Probe Sensor Using Nano-Structured Multi Walled Carbon Nanotube Yarn for Direct Selective and Sensitive Dopamine Detection

Abstract

Dopamine (DA) is an important neurotransmitter in the central nervous system. Insufficient or excessive level of DA related to Schizophrenia and Parkinson diseases[ 1 ]. Therefore, early detection of DA represents a hot topic in biosensing field. Recently, electrochemical bio-sensor (ECB) based on carbon material has received a great attention as an inexpensive and simple analytical method with remarkable detection sensitivity for neurochemicals detection[ 1 ]. Therefore, ECB’s fabrication and structure have attracted researcher’s efforts to obtain higher sensitivity and highly selectivity simultaneously.
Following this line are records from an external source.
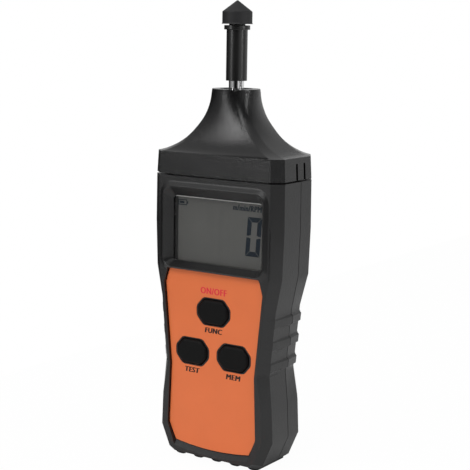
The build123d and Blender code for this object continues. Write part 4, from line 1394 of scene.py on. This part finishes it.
@dataclass
class BatteryBay:
    """Battery with its coloured band and snap terminals, its clip and the two leads."""

    band_high: float = 11.0 * MM
    clip_gap: float = 2.2 * MM
    hair: float = 0.001 * MM
    slack: float = 0.1 * MM
    margin: float = 1.0 * MM
    leads_reach: float = 20.0 * MM
    leads_top: float = 0.2

    def pieces(self) -> list[Piece]:
        """Build the battery, the clip and the leads.

        Returns:
            The pieces.
        """
        low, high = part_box("battery")
        body_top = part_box("battery_clip")[0].z - self.clip_gap
        band_low = body_top - self.band_high
        hair, slack, margin = (Vector((far,) * 3) for far in (self.hair, self.slack, self.margin))
        band = Accent(
            "battery_band", Vector((low.x, low.y, band_low)) - hair,
            Vector((high.x, high.y, body_top)) + slack)
        snaps = Accent("can_metal", Vector((low.x, low.y, body_top + self.slack)), high + margin)
        black = Accent(
            "lead_black", Vector((-self.leads_reach, low.y - self.leads_reach, 0.0)),
            Vector((0.0, high.y + self.margin, self.leads_top)))
        cell = softened(
            "battery_cell", "battery", "housing", "battery_jacket",
            EdgeRule(width=0.35, shortest=1.0), accents=(band, snaps))
        self.cut_across(cell.mesh, band_low)
        return [
            cell,
            softened(
                "battery_clip_moulding", "battery_clip", "housing", "inner_plastic", EdgeRule(width=0.4)),
            softened(
                "battery_lead_pair", "battery_leads", "housing", "lead_pvc", turn=50, accents=(black,)),
        ]

    @staticmethod
    def cut_across(mesh: bpy.types.Mesh, height: float) -> None:
        """Split the faces of a mesh along a level plane, so that a band can start there.

        Args:
            mesh: the mesh to split.
            height: Z of the plane.
        """
        with edited(mesh) as shape:
            bmesh.ops.bisect_plane(
                shape, geom=shape.verts[:] + shape.edges[:] + shape.faces[:], dist=1e-7,
                plane_co=(0, 0, height), plane_no=(0, 0, 1))


@dataclass
class ContactAdapter:
    """The pull-off shell with its flare and snap slots; lengths in mm."""

    flare_edge: float = 0.3
    flare_low: Triple = (-40.0, -16.0, 116.0)
    flare_high: Triple = (40.0, 16.0, 126.0)
    neck_edge: float = 0.25
    neck_low: Triple = (-12.0, -12.0, 150.0)
    neck_high: Triple = (12.0, 12.0, 151.0)

    def pieces(self) -> list[Piece]:
        """Build the shell alone; its bearings keep their CAD meshes.

        Returns:
            The pieces.
        """
        return [softened(
            "adapter_shell_moulding", "adapter_shell", "adapter", "adapter_plastic",
            EdgeRule(self.flare_edge, self.flare_low, self.flare_high, turn=20, shortest=1.0),
            EdgeRule(self.neck_edge, self.neck_low, self.neck_high), turn=24)]


@dataclass
class Spindle:
    """Shaft, tip holder and the rubber tip, whose radius follows a rule; the broken edge is in mm."""

    palette: Palette
    edge: float = 0.15
    sides: int = 96
    levels: int = 90
    lip_high: float = 0.5 * MM
    lip_wide: float = 0.2 * MM
    cone_high: float = 4.5 * MM
    point: float = 0.25 * MM
    blend: float = 0.35 * MM
    hard_turn: float = 40.0

    def tip(self) -> bpy.types.Mesh:
        """Draw in the points of a cylinder: a lip, a straight skirt and a cone.

        Returns:
            The tip's mesh, in place.
        """
        low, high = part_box("contact_tip")
        graph = GeometryGraph("contact_tip")
        radius = graph.input("Radius", "Float", (high.x - low.x) / 2 - self.lip_wide)
        height = graph.input("Height", "Float", high.z - low.z)
        foot = graph.input("Foot", "Float", low.z)
        cone = graph.input("Cone height", "Float", self.cone_high)
        lip = graph.input("Lip width", "Float", self.lip_wide)
        finish = graph.input("Finish", "Material", self.palette.material("tip_rubber"))
        blank = graph.node("GeometryNodeMeshCylinder", None, {
            "Vertices": self.sides, "Side Segments": self.levels, "Radius": 1.0, "Depth": height})
        place = graph.node("ShaderNodeSeparateXYZ", None, {
            0: graph.node("GeometryNodeInputPosition").outputs[0]})
        across, back, up = (Value(graph, output) for output in place.outputs)
        rise = up + height * 0.5
        tapered = radius * (height - rise) / cone + self.point
        skirt = radius + (1 - rise.smooth(0.0, self.lip_high)) * lip
        profile = skirt.math("SMOOTH_MIN", tapered, self.blend)
        moved = graph.node("ShaderNodeCombineXYZ", None, {
            0: across * profile, 1: back * profile, 2: rise + foot})
        turned = graph.node("GeometryNodeSetPosition", None, {
            "Geometry": blank.outputs["Mesh"], "Position": moved.outputs[0]})
        mesh = graph.mesh(turned.outputs[0], finish)
        with edited(mesh) as shape:
            smooth_faces(shape, self.hard_turn)
        return mesh

    def pieces(self) -> list[Piece]:
        """Build the turned pieces with broken edges, and the tip.

        Returns:
            The pieces.
        """
        broken = EdgeRule(self.edge)
        return [
            softened("drive_shaft_ground", "drive_shaft", "spindle", "shaft_steel", broken),
            softened("tip_holder_turned", "tip_holder", "spindle", "holder_plastic", broken),
            Piece("contact_tip_rubber", self.tip(), "spindle", "tip_rubber", ("contact_tip",)),
        ]


@dataclass(frozen=True)
class Softbox:
    """A soft panel of light that faces the object: angles in degrees, lengths in metres."""

    name: str
    heading: float
    height: float
    distance: float
    width: float
    tall: float
    glow: float

    def build(self, target: Vector) -> None:
        """Hang the panel and turn it to a target.

        Args:
            target: what it lights.
        """
        heading, height = math.radians(self.heading), math.radians(self.height)
        level = math.cos(height)
        out = Vector((math.sin(heading) * level, -math.cos(heading) * level, math.sin(height)))
        lamp = bpy.data.lights.new(self.name, "AREA")
        lamp.shape = "RECTANGLE"
        lamp.size, lamp.size_y = self.width, self.tall
        lamp.energy = self.glow * self.width * self.tall * math.pi
        panel = add_object(self.name, lamp)
        panel.location = target + out * self.distance
        panel.rotation_mode = "QUATERNION"
        panel.rotation_quaternion = out.to_track_quat("Z", "Y")


@dataclass(frozen=True)
class Lobe:
    """A patch of the room: its direction, the dot products where it starts and is full, and its light."""

    toward: Triple
    start: float
    full: float
    glow: float

    def strength(self, graph: Graph, direction: bpy.types.NodeSocket) -> Value:
        """Work out how strongly the patch shines from a direction.

        Args:
            graph: the world's tree.
            direction: the direction's vector.

        Returns:
            The strength.
        """
        values = {0: direction, 1: self.toward}
        facing = graph.node("ShaderNodeVectorMath", {"operation": "DOT_PRODUCT"}, values)
        return Value(graph, facing.outputs["Value"]).smooth(self.start, self.full) * self.glow


@dataclass
class Studio:
    """Camera, pale floor, world and softboxes."""

    camera_place: Triple = (0.289934, -0.430197, 0.176684)
    heading: float = 33.939
    tilt: float = 9.289
    roll: float = 0.868
    lens: float = 100.41
    floor_low: Pair = (-0.16, -0.28)
    floor_high: Pair = (1.2, 2.2)
    softboxes: tuple[Softbox, ...] = (
        Softbox("front_left_panel", -26, 13, 1.3, width=0.22, tall=0.45, glow=9.5),
        Softbox("upper_left_panel", -32, 28, 1.3, width=0.18, tall=0.3, glow=3.0),
        Softbox("right_strip", 95, 18, 1.2, width=0.28, tall=0.7, glow=5.6),
        Softbox("high_front_panel", 16, 46, 1.2, width=0.9, tall=0.6, glow=3.5),
    )
    lobes: tuple[Lobe, ...] = (
        Lobe((0.34, 0.94, 0.0), 0.6, 1.0, glow=0.75),  # the wall behind the object
        Lobe((-0.6, -0.8, 0.0), 0.75, 0.98, glow=0.3),  # the left front
        Lobe((-0.3, 0.0, 0.95), 0.35, 0.85, glow=0.75),  # the ceiling
        Lobe((0.88, -0.47, -0.05), 0.88, 1.0, glow=0.7),  # the right side
        Lobe((-0.54, 0.81, 0.22), 0.955, 0.995, glow=0.8),  # the far left corner
    )
    dim: float = 0.03
    shade_up: float = 0.05
    shade_start: float = 0.88
    shade_full: float = 0.97
    shade: float = 0.9

    def build(self) -> None:
        """Set up everything round the object."""
        scene = bpy.context.scene
        scene.view_settings.view_transform = "Standard"
        camera = bpy.data.cameras.new("camera")
        camera.sensor_width = 36.0
        camera.lens = self.lens
        camera.clip_start, camera.clip_end = 0.01, 20.0
        viewer = add_object("camera", camera)
        turn = Matrix.Rotation(math.radians(self.heading), 4, "Z")
        dip = Matrix.Rotation(math.radians(90 - self.tilt), 4, "X")
        lean = Matrix.Rotation(math.radians(self.roll), 4, "Z")
        viewer.matrix_world = Matrix.Translation(self.camera_place) @ turn @ dip @ lean
        scene.camera = viewer
        target = (cad_low + cad_high) / 2
        for softbox in self.softboxes:
            softbox.build(target)
        self.build_floor()
        self.build_world()

    def build_floor(self) -> None:
        """Lay a pale floor round the object."""
        (left, front), (right, back) = self.floor_low, self.floor_high
        corners = [(left, front, 0.0), (right, front, 0.0), (right, back, 0.0), (left, back, 0.0)]
        mesh = bpy.data.meshes.new("floor")
        mesh.from_pydata(corners, [], [(0, 1, 2, 3)])
        mesh.materials.append(FloorPaper().material("pale_floor"))
        add_object("floor", mesh)

    def build_world(self) -> None:
        """Show white to the camera, and light the object by a room that is dark round the camera."""
        world = bpy.data.worlds.new("studio")
        bpy.context.scene.world = world
        world.use_nodes = True
        graph = Graph(world.node_tree)
        direction = graph.node("ShaderNodeTexCoord").outputs["Generated"]
        first, *others = (lobe.strength(graph, direction) for lobe in self.lobes)
        room = sum(others, start=first) + self.dim
        heading = math.radians(self.heading)
        camera_side = (math.sin(heading), -math.cos(heading), self.shade_up)
        dark = Lobe(camera_side, self.shade_start, self.shade_full, self.shade).strength(graph, direction)
        seen = graph.camera_ray()
        strength = seen + (1 - seen) * (room * (1 - dark))
        background = graph.node("ShaderNodeBackground", None, {"Color": WHITE, "Strength": strength})
        graph.node("ShaderNodeOutputWorld", None, {"Surface": background.outputs[0]})


def main() -> None:
    """Build the studio, then each sub-assembly in turn."""
    logging.basicConfig(level=logging.INFO, format="%(name)s %(message)s")
    Studio().build()
    palette = Palette()
    palette.dress_frame()
    assemblies = (
        CaseShells(), KeyPanel(), Display(), Electronics(palette), BatteryBay(), ContactAdapter(),
        Spindle(palette))
    for assembly in assemblies:
        for piece in assembly.pieces():
            piece.place(palette)


if __name__ == "__main__":
    main()
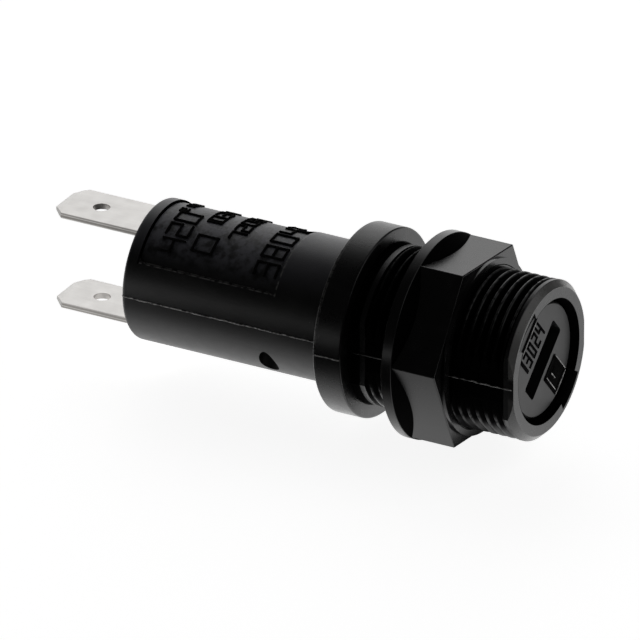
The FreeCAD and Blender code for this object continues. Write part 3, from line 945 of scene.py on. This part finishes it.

Traditional film-based ECB have shown some disadvantages such as large sizes, random structure, time consuming for film fabrication and low efficient[ 2 ]. As a result, a new biosensor based on nano carbon material designed in a probe style has been considered as an excellent candidate for sensing stimulation as they have aligned and packed structure which provides a bridge for electrons transfer and that enhances electrical conductivity, also, fibres can be fabricated in small sizes which gives the ability to be implanted with low tissue damages, in addition, simplicity of handling and ability to be grafted with different materials[ 3 ]. The aim of this study is to develop hybrid multi wall carbon nanotube yarn due to fascinating properties for CNTs (i.e. high surface area, fast electron kinetics transfer, reduced electrode fouling, wide electrochemical potential window, bio-compatibility, grafting ability, and increased sensitivity and selectivity (high efficient)). In a typical bio-sensing system, DA has been used with ascorbic acid (AA) and uric acid (UA) (as coexistence compounds[ 4 ]) for investigating both sensitivity and selectivity of the prepared CNT yarn viacyclic voltammetry (CV) and differential pulse voltammetry (DPV) techniques. CV and DPV results have demonstrated selective and sensitive detection of DA in a sea of AA and UA with the potential to be a promising probe bio-sensor for real-time measurement.